The NZ Transport Agency says the Waterview Tunnel’s first day of operation has gone extremely smoothly and is thanking the thousands of motorists who’ve made their first journeys through the tunnel for taking extra care.
Auckland Highway Manager, Brett Gliddon says all systems in the 2.4km long twin tunnels have been working as they were designed to and the public have been obeying the safe driving rules, resulting in no significant incidents.
“We’re really pleased with how things have gone today and while the tunnel has been very busy with first time users, everything has been working to plan.”
“Travel demand has been building steadily throughout the day and will pick up another notch on Monday, for the start of the working week.”
“It’s going to be really busy and many people will be using the new route for the first time so we’re asking everyone to be patient and factor in extra travel time for the next few weeks while things settle down.”
“We will continue to keep a close eye on traffic flows and adjust traffic control signals and other tools to help keep traffic moving across the wider road system.”

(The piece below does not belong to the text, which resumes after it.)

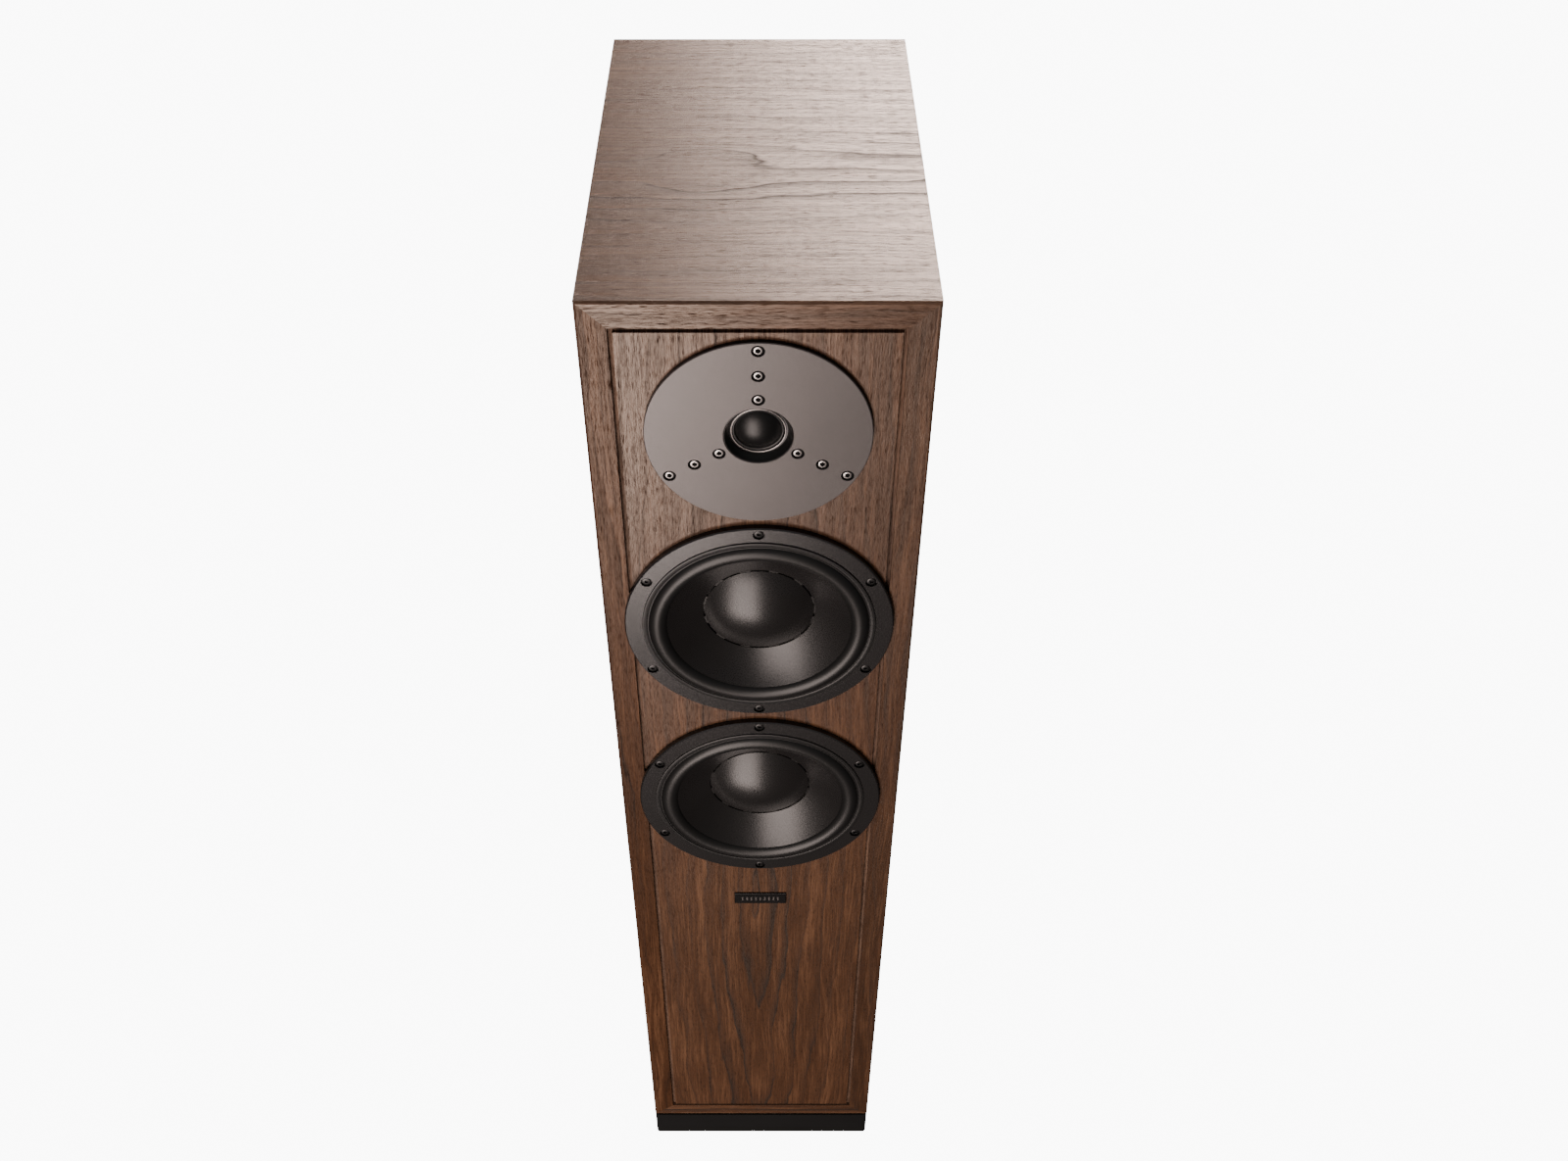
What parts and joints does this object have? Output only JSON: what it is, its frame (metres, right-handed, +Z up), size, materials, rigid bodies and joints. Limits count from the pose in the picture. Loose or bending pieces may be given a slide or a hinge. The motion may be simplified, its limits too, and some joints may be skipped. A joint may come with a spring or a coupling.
{
  "type": "floorstanding loudspeaker",
  "caption": "Slim floorstanding loudspeaker in framed walnut with a dome tweeter over stacked cone woofers, a rear port and screw-down binding posts.",
  "frame": {"origin": "on the floor, under the middle of the whole object's bounding box", "axes": "+Z up, the drivers face -Y, +X to the right seen from the back and to the right-hand side of the picture seen from the front; row units are metres"},
  "size_m": [0.208, 0.3594, 1.004],
  "materials": {
    "walnut_veneer": "satin open-pore veneer",
    "fibreboard": "black foil",
    "black_lacquer": "satin lacquer",
    "brass_insert": "machined",
    "black_steel": "black oxide",
    "black_rubber": "semi-matt",
    "cast_basket": "satin black paint",
    "cone_plastic": "satin",
    "spider_cloth": "woven",
    "coil_former": "wound wire",
    "magnet_steel": "zinc plated",
    "magnet": "sintered",
    "grey_aluminium": "satin anodised",
    "black_plastic": "satin",
    "dome_cloth": "coated cloth",
    "bright_steel": "bright",
    "dark_badge": "black anodised",
    "plated_brass": "gold plated",
    "red_plastic": "gloss",
    "knob_black": "gloss",
    "board": "circuit board",
    "copper_coil": "enamelled wire",
    "capacitor_film": "wrapped film",
    "ceramic": "ceramic",
    "cable": "flexible",
    "foam": "open-cell foam"
  },
  "bodies": {
    "cabinet": {"acoustic_lining": "foam", "back_panel": "fibreboard", "badge": "dark_badge", "black_post_stud": "plated_brass", "bottom_panel": "fibreboard", "cabinet_braces": "fibreboard", "crossover_board": "board", "crossover_capacitors": "capacitor_film", "crossover_coils": "copper_coil", "crossover_resistors": "ceramic", "frame_bottom_rail": "walnut_veneer", "frame_left_stile": "walnut_veneer", "frame_right_stile": "walnut_veneer", "frame_top_rail": "walnut_veneer", "front_baffle": "walnut_veneer", "left_side_panel": "walnut_veneer", "lower_woofer_basket": "cast_basket", "lower_woofer_magnet": "magnet", "lower_woofer_pole_plate": "magnet_steel", "lower_woofer_spider": "spider_cloth", "lower_woofer_surround": "black_rubber", "lower_woofer_yoke": "magnet_steel", "plinth": "black_lacquer", "plinth_bolts": "black_steel", "port_tube": "black_plastic", "red_post_stud": "plated_brass", "right_side_panel": "walnut_veneer", "rubber_pads": "black_rubber", "shadow_gap_spacer": "black_lacquer", "terminal_plate": "black_plastic", "terminal_plate_screws": "black_steel", "threaded_inserts": "brass_insert", "top_panel": "walnut_veneer", "tweeter_faceplate": "grey_aluminium", "tweeter_magnet": "magnet", "tweeter_mount_ring": "black_plastic", "tweeter_rear_chamber": "black_plastic", "tweeter_screws": "bright_steel", "tweeter_surround": "dome_cloth", "tweeter_yoke": "magnet_steel", "upper_woofer_basket": "cast_basket", "upper_woofer_magnet": "magnet", "upper_woofer_pole_plate": "magnet_steel", "upper_woofer_spider": "spider_cloth", "upper_woofer_surround": "black_rubber", "upper_woofer_yoke": "magnet_steel", "wiring_harness": "cable", "woofer_screws": "black_steel"},
    "upper_cone": {"upper_woofer_cone": "cone_plastic", "upper_woofer_dust_cap": "cone_plastic", "upper_woofer_voice_coil": "coil_former"},
    "lower_cone": {"lower_woofer_cone": "cone_plastic", "lower_woofer_dust_cap": "cone_plastic", "lower_woofer_voice_coil": "coil_former"},
    "tweeter_diaphragm": {"tweeter_dome": "dome_cloth", "tweeter_voice_coil": "coil_former"},
    "red_washer": {"red_post_washer": "plated_brass"},
    "red_knob": {"red_post_knob": "red_plastic"},
    "black_washer": {"black_post_washer": "plated_brass"},
    "black_knob": {"black_post_knob": "knob_black"}
  },
  "joints": [
    {"name": "upper_cone_travel", "type": "slide", "parent": "cabinet", "child": "upper_cone", "axis": [0, -1, 0], "range_m": [-0.007, 0.007], "stiffness_N_per_m": 1200, "deforming": ["upper_woofer_surround", "upper_woofer_spider"]},
    {"name": "lower_cone_travel", "type": "slide", "parent": "cabinet", "child": "lower_cone", "axis": [0, -1, 0], "range_m": [-0.007, 0.007], "stiffness_N_per_m": 1200, "deforming": ["lower_woofer_surround", "lower_woofer_spider"]},
    {"name": "tweeter_travel", "type": "slide", "parent": "cabinet", "child": "tweeter_diaphragm", "axis": [0, -1, 0], "range_m": [-0.0005, 0.0005], "stiffness_N_per_m": 2000, "deforming": ["tweeter_surround"]},
    {"name": "red_washer_slide", "type": "slide", "parent": "cabinet", "child": "red_washer", "axis": [0, 1, 0], "range_m": [0, 0.004]},
    {"name": "red_knob_turn", "type": "hinge", "parent": "red_washer", "child": "red_knob", "pos_m": [-0.02, 0.17, 0.15], "axis": [0, 1, 0], "range_deg": [0, 1440]},
    {"name": "black_washer_slide", "type": "slide", "parent": "cabinet", "child": "black_washer", "axis": [0, 1, 0], "range_m": [0, 0.004]},
    {"name": "black_knob_turn", "type": "hinge", "parent": "black_washer", "child": "black_knob", "pos_m": [0.02, 0.17, 0.15], "axis": [0, 1, 0], "range_deg": [0, 1440]}
  ],
  "couplings": [
    {"joint": "red_knob_turn", "follows": "red_washer_slide", "rad_per_m": 6283.2},
    {"joint": "black_knob_turn", "follows": "black_washer_slide", "rad_per_m": 6283.2}
  ]
}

“This amazing piece of infrastructure is going to be with us for a long time and if people can put their sightseeing on hold it will help reduce congestion in the tunnel and the roads nearby.”
The Transport Agency says people have been using the tunnel well, sticking to the 80km/h speed limit and staying in their lane, which reduces the risks of a crash or incident in the tunnel.”
The Waterview Connection, which joins the Northwestern and Southwestern motorways is the final link in the Western Ring Route, one of the Government’s Roads of National Significance to support growth and development.
The 48km Western Ring Route creates greater reliability and resilience, as well as more transport options with bus lanes and walking and cycling connections and creating efficient links to and from Auckland Airport.
While it’s not designed to remove peak time congestion altogether it will provide a better balance of traffic flows across the road network, including helping to remove cars from local roads.